## Set exercise
Return the whole listing exactly as it stands.

============================================================

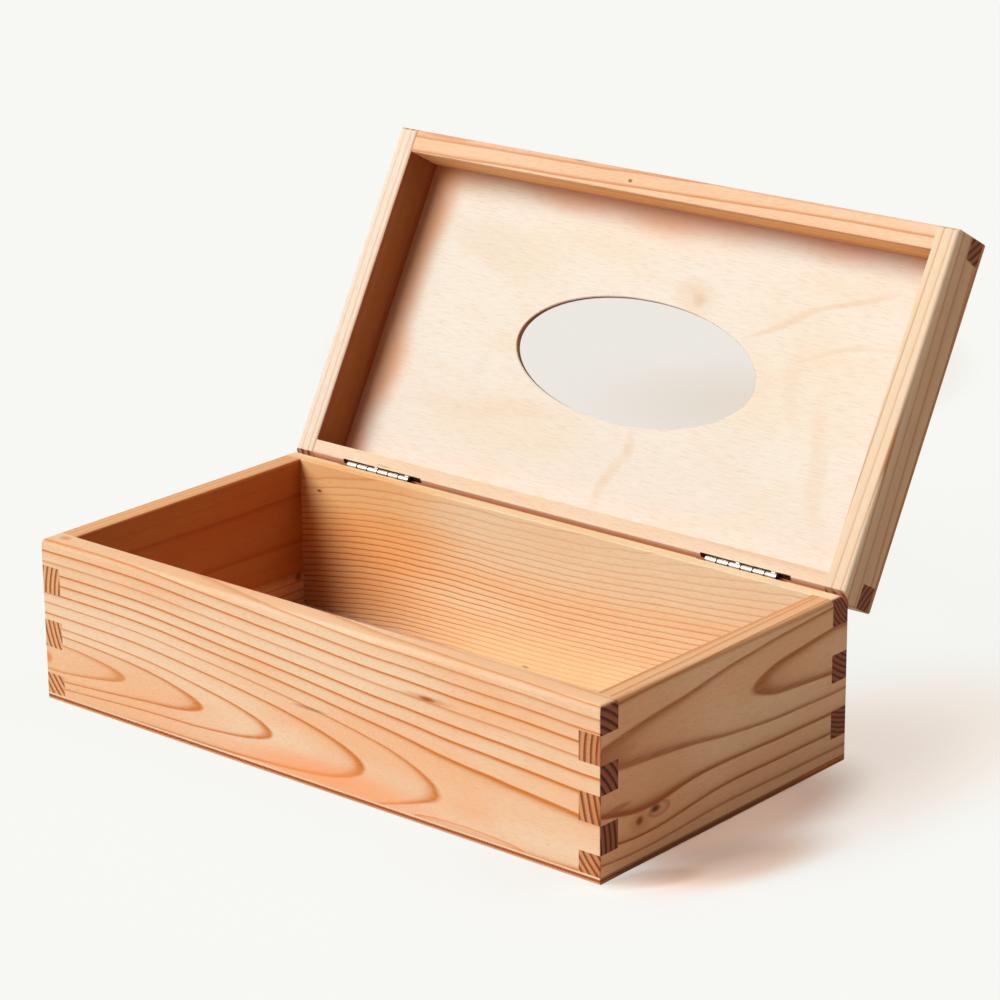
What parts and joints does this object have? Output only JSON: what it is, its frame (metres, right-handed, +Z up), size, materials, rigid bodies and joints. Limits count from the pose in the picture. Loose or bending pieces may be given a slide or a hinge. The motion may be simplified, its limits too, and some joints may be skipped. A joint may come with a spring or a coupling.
{
  "type": "hinged-lid tissue box",
  "caption": "Finger-jointed pine tissue box whose hinged lid, with an oval hand hole, leans back on two small barrel hinges pressed into saw kerfs.",
  "frame": {"origin": "centre of the flat underside of the bottom panel", "axes": "+X along the box's length to the right, +Y to the back where the hinges are, +Z up"},
  "size_m": [0.25, 0.207, 0.1714],
  "materials": {
    "pine": "bare sanded pine, growth rings along each board and ring ends on the finger ends",
    "panel_veneer": "pale rotary-cut face veneer with fine short flecks",
    "panel_core": "cross-laid core layer, seen only on edges",
    "hinge_steel": "bright nickel-plated sheet steel",
    "hinge_pin": "bright steel wire"
  },
  "bodies": {
    "base": {"base_front_board": "pine", "base_back_board": "pine", "base_left_end": "pine", "base_right_end": "pine", "bottom_panel_outer_veneer": "panel_veneer", "bottom_panel_core": "panel_core", "bottom_panel_inner_veneer": "panel_veneer", "left_hinge_base_leaf": "hinge_steel", "left_hinge_pin": "hinge_pin", "right_hinge_base_leaf": "hinge_steel", "right_hinge_pin": "hinge_pin"},
    "lid": {"lid_front_rail": "pine", "lid_back_rail": "pine", "lid_left_rail": "pine", "lid_right_rail": "pine", "lid_panel_inner_veneer": "panel_veneer", "lid_panel_core": "panel_core", "lid_panel_outer_veneer": "panel_veneer", "left_hinge_lid_leaf": "hinge_steel", "right_hinge_lid_leaf": "hinge_steel"}
  },
  "joints": [
    {"name": "lid_hinge", "type": "hinge", "parent": "base", "child": "lid", "pos_m": [0, 0.0629, 0.05965], "axis": [1, 0, 0], "range_deg": [0, 119]}
  ]
}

============================================================

## Answer to this task
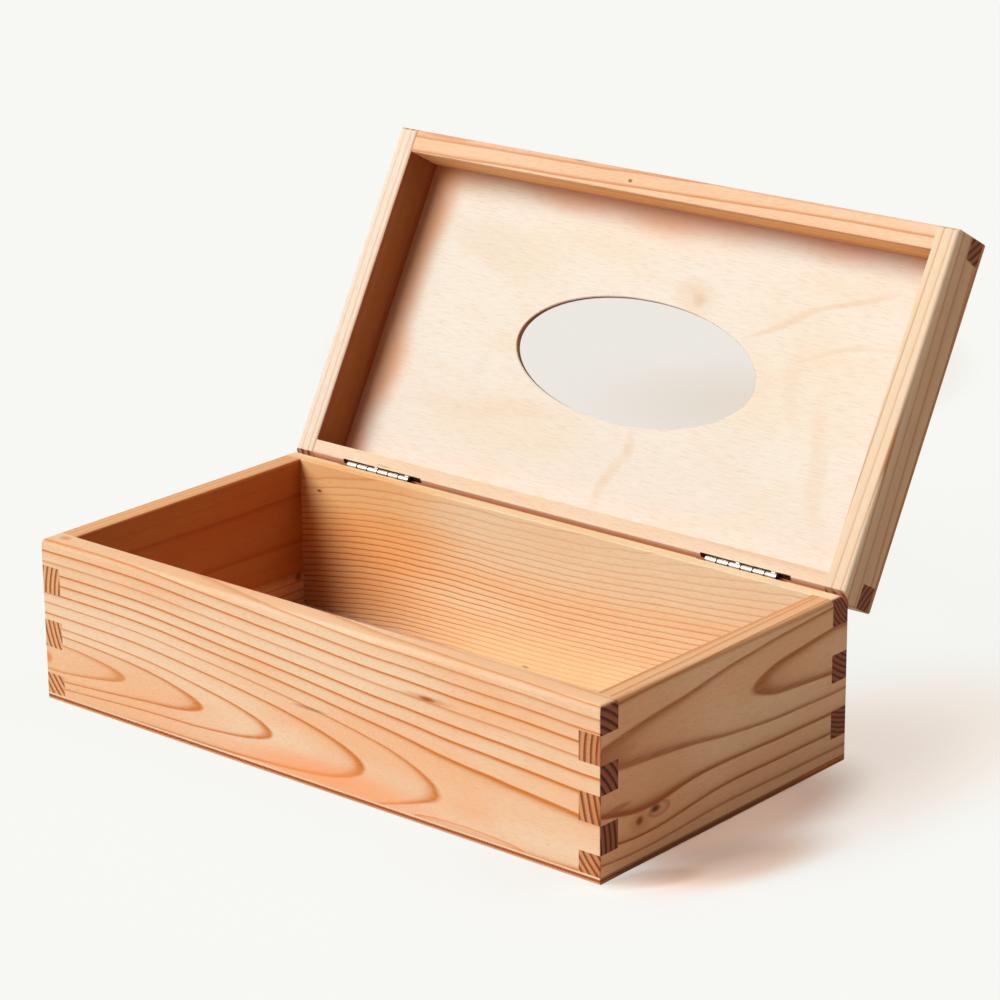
What parts and joints does this object have? Output only JSON: what it is, its frame (metres, right-handed, +Z up), size, materials, rigid bodies and joints. Limits count from the pose in the picture. Loose or bending pieces may be given a slide or a hinge. The motion may be simplified, its limits too, and some joints may be skipped. A joint may come with a spring or a coupling.
{
  "type": "hinged-lid tissue box",
  "caption": "Finger-jointed pine tissue box whose hinged lid, with an oval hand hole, leans back on two small barrel hinges pressed into saw kerfs.",
  "frame": {"origin": "centre of the flat underside of the bottom panel", "axes": "+X along the box's length to the right, +Y to the back where the hinges are, +Z up"},
  "size_m": [0.25, 0.207, 0.1714],
  "materials": {
    "pine": "bare sanded pine, growth rings along each board and ring ends on the finger ends",
    "panel_veneer": "pale rotary-cut face veneer with fine short flecks",
    "panel_core": "cross-laid core layer, seen only on edges",
    "hinge_steel": "bright nickel-plated sheet steel",
    "hinge_pin": "bright steel wire"
  },
  "bodies": {
    "base": {"base_front_board": "pine", "base_back_board": "pine", "base_left_end": "pine", "base_right_end": "pine", "bottom_panel_outer_veneer": "panel_veneer", "bottom_panel_core": "panel_core", "bottom_panel_inner_veneer": "panel_veneer", "left_hinge_base_leaf": "hinge_steel", "left_hinge_pin": "hinge_pin", "right_hinge_base_leaf": "hinge_steel", "right_hinge_pin": "hinge_pin"},
    "lid": {"lid_front_rail": "pine", "lid_back_rail": "pine", "lid_left_rail": "pine", "lid_right_rail": "pine", "lid_panel_inner_veneer": "panel_veneer", "lid_panel_core": "panel_core", "lid_panel_outer_veneer": "panel_veneer", "left_hinge_lid_leaf": "hinge_steel", "right_hinge_lid_leaf": "hinge_steel"}
  },
  "joints": [
    {"name": "lid_hinge", "type": "hinge", "parent": "base", "child": "lid", "pos_m": [0, 0.0629, 0.05965], "axis": [1, 0, 0], "range_deg": [0, 119]}
  ]
}